Nellie: What gave you guys the idea for having a live webcast event in the final 2 days of the campaign, and how did it play out? You raised over $20,000 of the pledges in the last 24 hours - was this part of the planned schedule or were you afraid you weren't going to make it?

Mina: Our friend, Goh Nakamura, is a musician and he had one of the most spectacular Kickstarters we'd ever seen! For the final days of his campaign, he did a live webcast and ended up raising $10,000 in the last 24 hours. It was super inspiring. When things started looking pretty dire we knew we had to do something, so we called Goh for advice. He encouraged us to do our own webcast and even agreed to be our special guest in the last two hours of our campaign. Sara was a little skeptical at first and wondered how we were going to entertain people for 48 hours and who on earth was going to watch (two totally valid questions). Turns out, the two of us were born to do live webcasting! We also had the help of our wonderful subjects and incredibly supportive friends who did all sorts of crazy things to get people to donate. You can see what shenanigans we got up to here. And it worked! So to answer your question, our huge final 24-hours-straight push was definitely not part of the plan and there were numerous times we thought we weren't going to make it.
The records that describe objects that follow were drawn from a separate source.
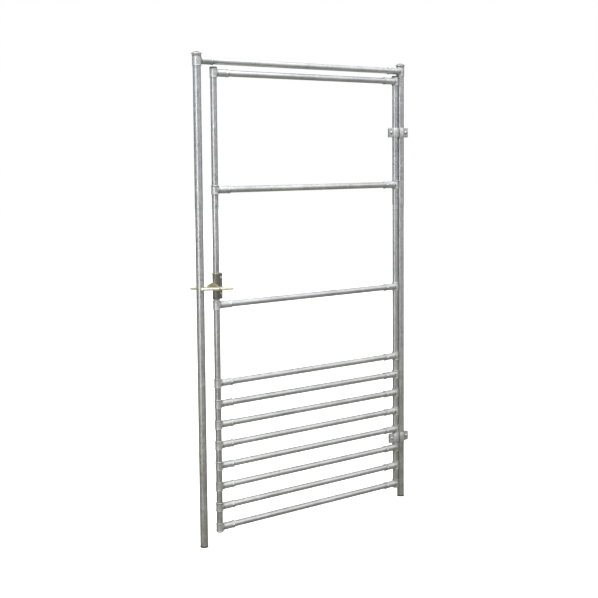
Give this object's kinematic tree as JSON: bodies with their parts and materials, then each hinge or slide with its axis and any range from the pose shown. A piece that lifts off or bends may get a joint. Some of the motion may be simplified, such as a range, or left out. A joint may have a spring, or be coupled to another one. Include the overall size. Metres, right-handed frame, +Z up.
{
  "type": "livestock panel gate",
  "caption": "Tube-framed walk-through livestock gate hung in a goalpost frame, with closely spaced lower rails, strap hinges and a sliding U-bar latch.",
  "frame": {"origin": "centre of the underside of the hinge post's foot plug", "axes": "+Z up along the posts, +X along the gate from the latch side to the hinge side, -Y towards the front, where the screw heads and bolt heads are"},
  "size_m": [1.3224, 0.0902, 2.1],
  "materials": {
    "galvanised_tube": "hot-dip galvanised, weathered",
    "tee_fitting": "hot-dip galvanised, satin",
    "black_plug": "moulded, low gloss",
    "post_cap": "galvanised pressing",
    "clamp_plate": "galvanised pressed plate, matt",
    "latch_strap": "weathered zinc, brown-grey",
    "latch_bar": "yellow-passivated zinc plate",
    "fasteners": "bright zinc plate"
  },
  "bodies": {
    "frame": {"latch_post": "galvanised_tube", "hinge_post": "galvanised_tube", "frame_top_rail": "galvanised_tube", "frame_tee_latch": "tee_fitting", "frame_tee_hinge": "tee_fitting", "post_cap_latch": "post_cap", "post_cap_hinge": "post_cap", "foot_plug_latch": "black_plug", "foot_plug_hinge": "black_plug", "frame_tee_screws": "fasteners", "hinge_clamp_lower_front": "clamp_plate", "hinge_clamp_lower_back": "clamp_plate", "hinge_clamp_upper_front": "clamp_plate", "hinge_clamp_upper_back": "clamp_plate", "hinge_clamp_bolts": "fasteners", "hinge_clamp_nuts": "fasteners"},
    "door": {"latch_stile": "galvanised_tube", "hinge_stile": "galvanised_tube", "door_rail_01": "galvanised_tube", "door_rail_02": "galvanised_tube", "door_rail_03": "galvanised_tube", "door_rail_04": "galvanised_tube", "door_rail_05": "galvanised_tube", "door_rail_06": "galvanised_tube", "door_rail_07": "galvanised_tube", "door_rail_08": "galvanised_tube", "door_rail_09": "galvanised_tube", "door_rail_10": "galvanised_tube", "door_rail_11": "galvanised_tube", "door_tee_latch_01": "tee_fitting", "door_tee_latch_02": "tee_fitting", "door_tee_latch_03": "tee_fitting", "door_tee_latch_04": "tee_fitting", "door_tee_latch_05": "tee_fitting", "door_tee_latch_06": "tee_fitting", "door_tee_latch_07": "tee_fitting", "door_tee_latch_08": "tee_fitting", "door_tee_latch_09": "tee_fitting", "door_tee_latch_10": "tee_fitting", "door_tee_latch_11": "tee_fitting", "door_tee_hinge_01": "tee_fitting", "door_tee_hinge_02": "tee_fitting", "door_tee_hinge_03": "tee_fitting", "door_tee_hinge_04": "tee_fitting", "door_tee_hinge_05": "tee_fitting", "door_tee_hinge_06": "tee_fitting", "door_tee_hinge_07": "tee_fitting", "door_tee_hinge_08": "tee_fitting", "door_tee_hinge_09": "tee_fitting", "door_tee_hinge_10": "tee_fitting", "door_tee_hinge_11": "tee_fitting", "door_tee_screws": "fasteners", "stile_plug_latch": "black_plug", "stile_plug_hinge": "black_plug", "stile_sole_plugs": "black_plug", "latch_clamp": "latch_strap", "latch_clamp_bolts": "fasteners", "latch_clamp_nuts": "fasteners"},
    "latch_bar": {"latch_bar": "latch_bar"}
  },
  "joints": [
    {"name": "door_swing", "type": "hinge", "parent": "frame", "child": "door", "pos_m": [-0.0365, 0, 1], "axis": [0, 0, 1], "range_deg": [-100, 100]},
    {"name": "latch_slide", "type": "slide", "parent": "door", "child": "latch_bar", "axis": [0.9992, 0, -0.0401], "range_m": [0, 0.06]}
  ]
}
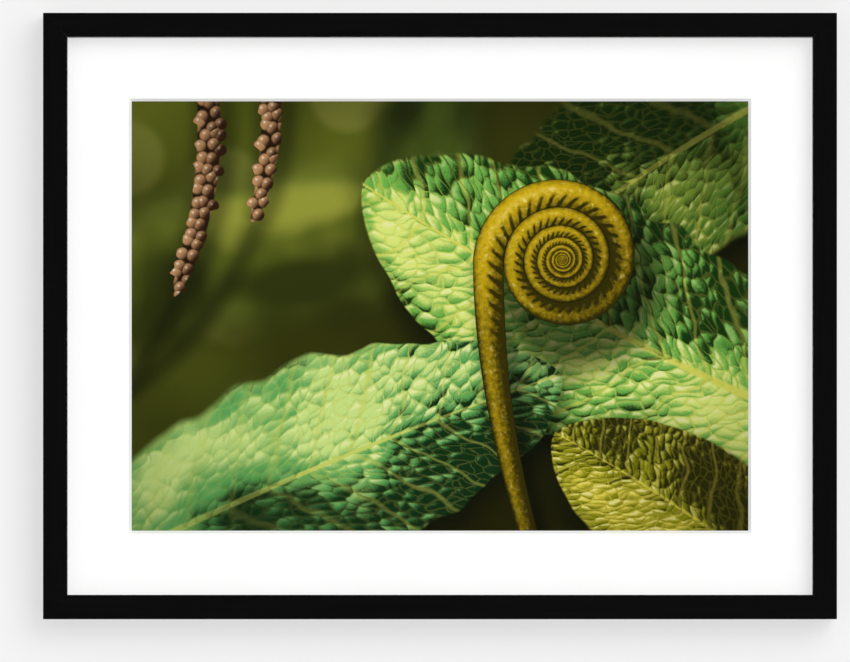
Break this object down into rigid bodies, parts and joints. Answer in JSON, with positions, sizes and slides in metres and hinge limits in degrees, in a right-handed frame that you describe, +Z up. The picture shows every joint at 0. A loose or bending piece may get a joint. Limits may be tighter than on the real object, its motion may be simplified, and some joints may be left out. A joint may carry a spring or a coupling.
{
  "type": "framed print",
  "caption": "Landscape picture print behind a wide white window mat and clear glazing, in a flat black wooden frame that hangs on a wall nail by a sawtooth hanger.",
  "frame": {"origin": "on the wall plane, where the nail sits in the middle notch of the sawtooth hanger, 10 mm below the frame's top edge", "axes": "+X to the right as seen from the front, +Y into the wall, +Z up; the picture faces -Y"},
  "size_m": [0.635, 0.0273, 0.485],
  "materials": {
    "black_lacquer": "satin black lacquer",
    "clear_acrylic": "clear, polished",
    "mat_board": "matt white, fine tooth",
    "print_paper": "semi-matt photo paper",
    "foam_board": "matt white",
    "hardboard": "smooth pressed fibre",
    "zinc_steel": "zinc plated",
    "dark_felt": "pressed felt"
  },
  "bodies": {
    "root": {"rail_top": "black_lacquer", "rail_bottom": "black_lacquer", "rail_left": "black_lacquer", "rail_right": "black_lacquer", "glazing": "clear_acrylic", "window_mat": "mat_board", "print_sheet": "print_paper", "mount_board": "foam_board", "back_board": "hardboard", "tab_top_1": "zinc_steel", "tab_top_2": "zinc_steel", "tab_top_3": "zinc_steel", "tab_top_4": "zinc_steel", "tab_bottom_1": "zinc_steel", "tab_bottom_2": "zinc_steel", "tab_bottom_3": "zinc_steel", "tab_bottom_4": "zinc_steel", "tab_left_1": "zinc_steel", "tab_left_2": "zinc_steel", "tab_left_3": "zinc_steel", "tab_right_1": "zinc_steel", "tab_right_2": "zinc_steel", "tab_right_3": "zinc_steel", "corner_nail_top_left_1": "zinc_steel", "corner_nail_top_left_2": "zinc_steel", "corner_nail_top_right_1": "zinc_steel", "corner_nail_top_right_2": "zinc_steel", "corner_nail_bottom_left_1": "zinc_steel", "corner_nail_bottom_left_2": "zinc_steel", "corner_nail_bottom_right_1": "zinc_steel", "corner_nail_bottom_right_2": "zinc_steel", "hanger": "zinc_steel", "hanger_screw_left": "zinc_steel", "hanger_screw_right": "zinc_steel", "wall_pad_left": "dark_felt", "wall_pad_right": "dark_felt"}
  },
  "joints": []
}
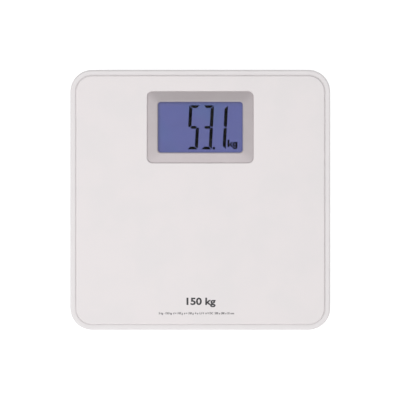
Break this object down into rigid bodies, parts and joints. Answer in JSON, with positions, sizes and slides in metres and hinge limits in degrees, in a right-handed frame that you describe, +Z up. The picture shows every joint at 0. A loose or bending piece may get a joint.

Nellie: What about this specific project makes it a good fit for kickstarter? I'd imagine that having support in the table tennis community, with the olympics so close at hand, was a big help in promoting the campaign - were there any unexpected avenues of support and backers?

Mina: Yes, we were definitely thinking about the Olympics when we were planning this campaign and I think it was helpful for us to build on that momentum. The goal is to keep telling people about your film, but you also don't want to sound like a broken record and just keep going on and on about your project. So using the Olympics was a nice way to engage with folks. It's also helpful if you have more than one community to connect with. We didn't put a great deal of effort in the beginning in reaching out to the international table tennis community, but we probably should have. Towards the end of the campaign, we definitely noticed more help coming from countries like Germany and Chile, which was a welcome surprise.

Nellie: Would you ever do this again?

Mina: We had two incredible rides on Kickstarter and it's probably best to stop while we are ahead! So, I don't think we'll be doing this again... at least not for Top Spin, anyway.